As visitors move deeper into the space, mirrors and reflective surfaces begin to appear.

These mirrors do not function in the ordinary way. They fragment reflections, multiply silhouettes, and blend the viewer’s body with projected imagery. At certain angles, visitors see themselves clearly; at other moments, their reflection dissolves into light and shadow.

This stage of the installation explores the softening of boundaries between self and environment.

In everyday life, we tend to think of ourselves as separate from the world around us. Yet the installation gently disrupts this assumption. Reflections overlap, shadows merge, and projected imagery moves across bodies and surfaces alike.

Visitors become aware that they are not simply observing the artwork—they are also part of it.

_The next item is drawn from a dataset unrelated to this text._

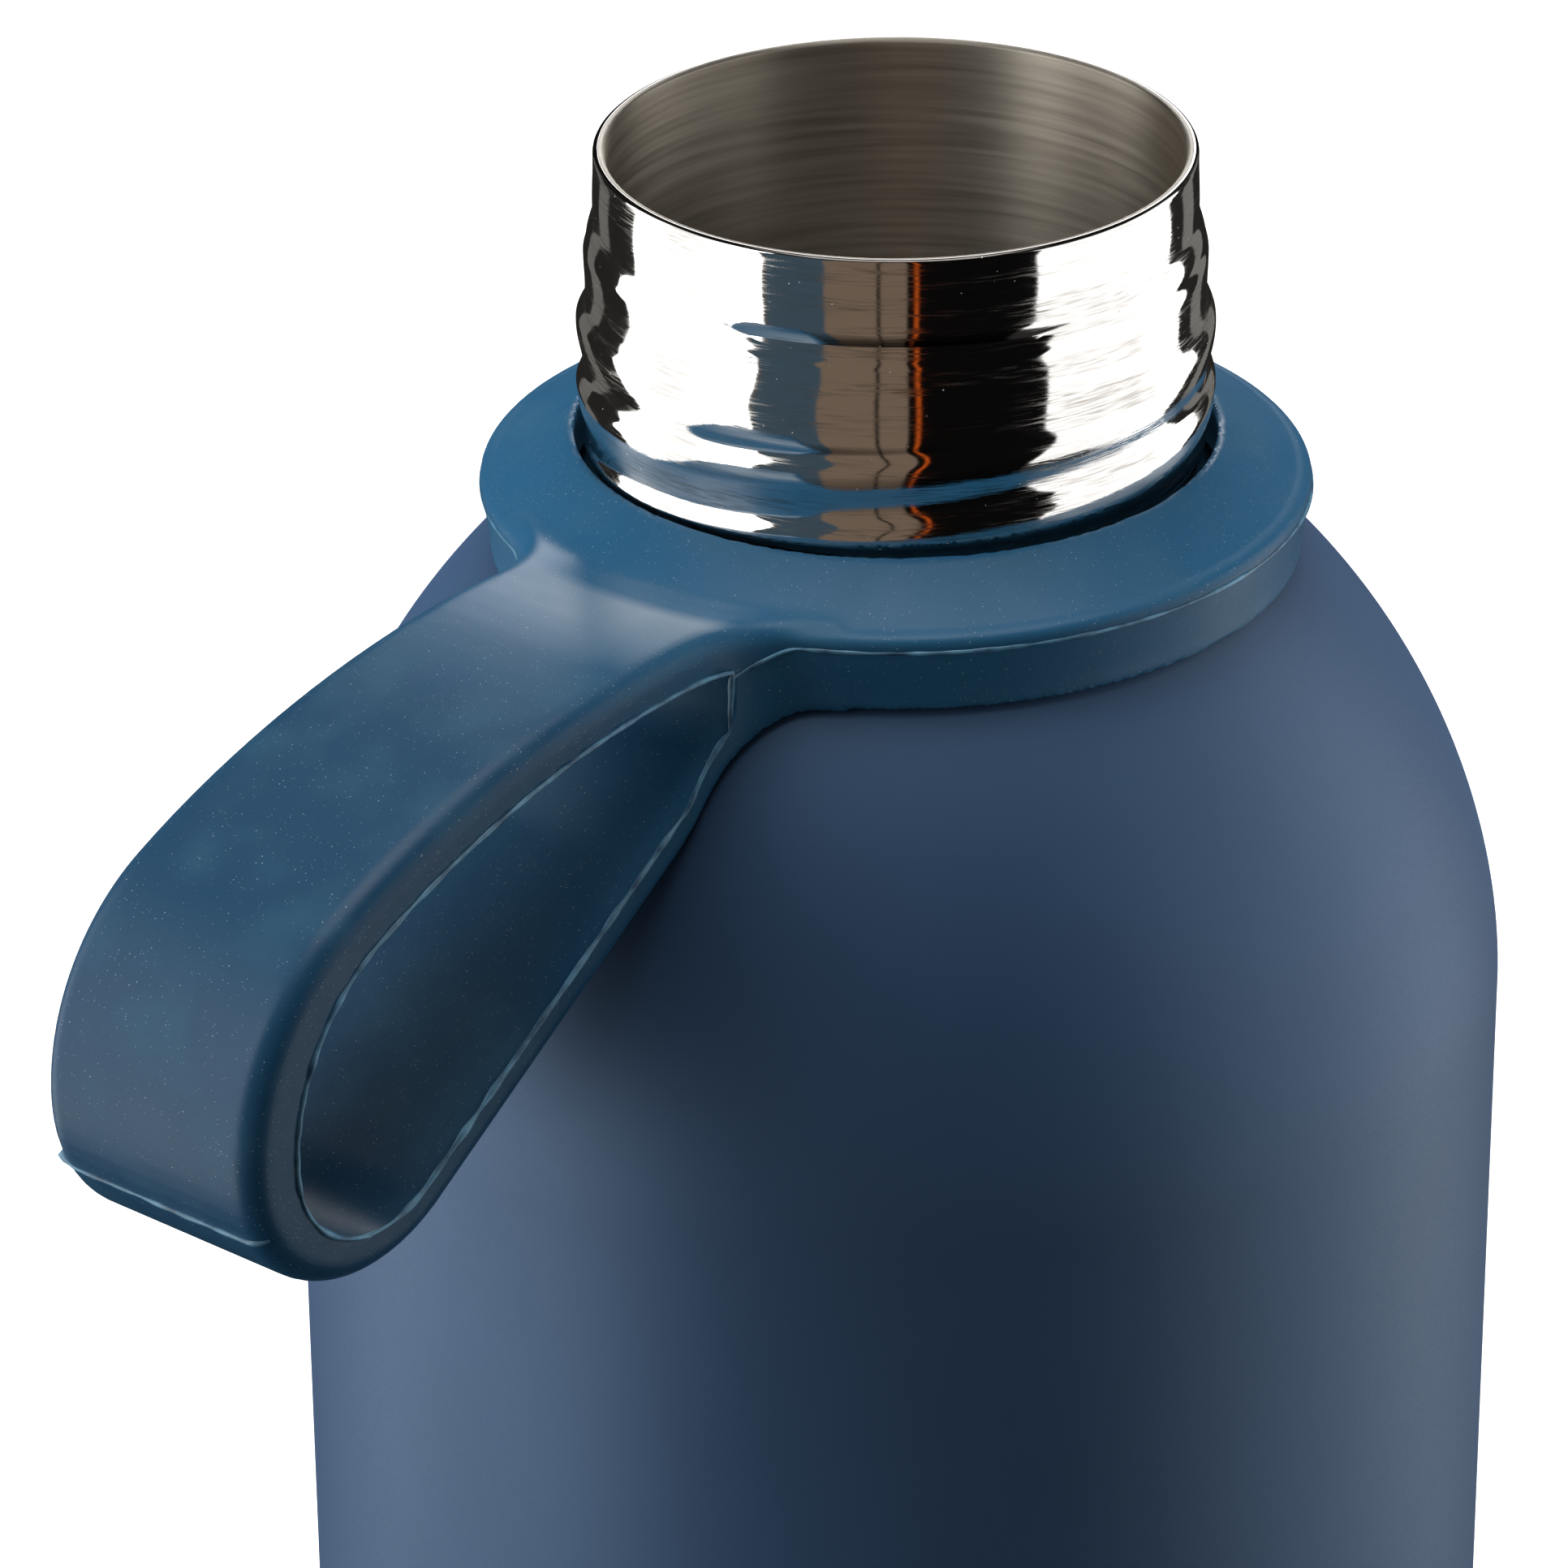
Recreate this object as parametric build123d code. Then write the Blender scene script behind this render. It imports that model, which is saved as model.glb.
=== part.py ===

Light and Darkness as Breath

Throughout the installation, light slowly shifts in intensity.

Bright areas fade into darkness, and shadows gradually reveal hidden details. This constant change mirrors the rhythm of breathing: expansion and contraction, appearance and disappearance.

Rather than presenting light and darkness as opposites, the installation treats them as two phases of the same movement.

In Zhuangzi’s philosophy, binary distinctions—true and false, self and other, reality and illusion—are often seen as artificial divisions imposed by human thinking. When we step back from these rigid categories, we begin to perceive a more fluid world.

The changing light in the installation reflects this idea. Visitors experience how perception itself is shaped by context: what appears clear in one moment may become ambiguous in the next.



Drifting Without Division

As the installation approaches its final stage, the space becomes increasingly atmospheric.

Light, sound, and reflection begin to merge into a single environment. The boundaries between surfaces soften, and the space feels almost cloud-like.

Visitors find themselves surrounded by shifting visual elements that no longer demand clear interpretation. Instead of asking “What does this mean?”, the installation encourages a different mode of perception: simply being present within the experience.

In Zhuangzi’s philosophy, true freedom arises when we release our attachment to rigid distinctions and fixed identities. When we stop insisting that reality must conform to our expectations, we can move more freely within the world.

The final environment of Dreamlike Dream reflects this idea.

Truth and illusion no longer require separation. Identity becomes fluid. The mind, like a bird drifting through open sky, is free to wander.


A Philosophical Journey Through Space

Knowless: Dreamlike Dream is therefore not only an installation but also a journey.

Visitors pass through a sequence of environments that gradually shift their relationship to perception:

  • from questioning reality

  • to experiencing transformation

  • to drifting freely within ambiguity.

Rather than explaining philosophical ideas directly, the installation allows these ideas to unfold through spatial experience.

In doing so, it invites visitors to reconsider how they understand the world—and how lightly we might hold our certainty about what is real.



Epilogue: The person you meet in the dream is you

Dreamlike Dream does not offer answers. It offers a journey.

Slow down, pause, loosen your grip,and you may discover—

The “true self” you have been searching for has been here all along.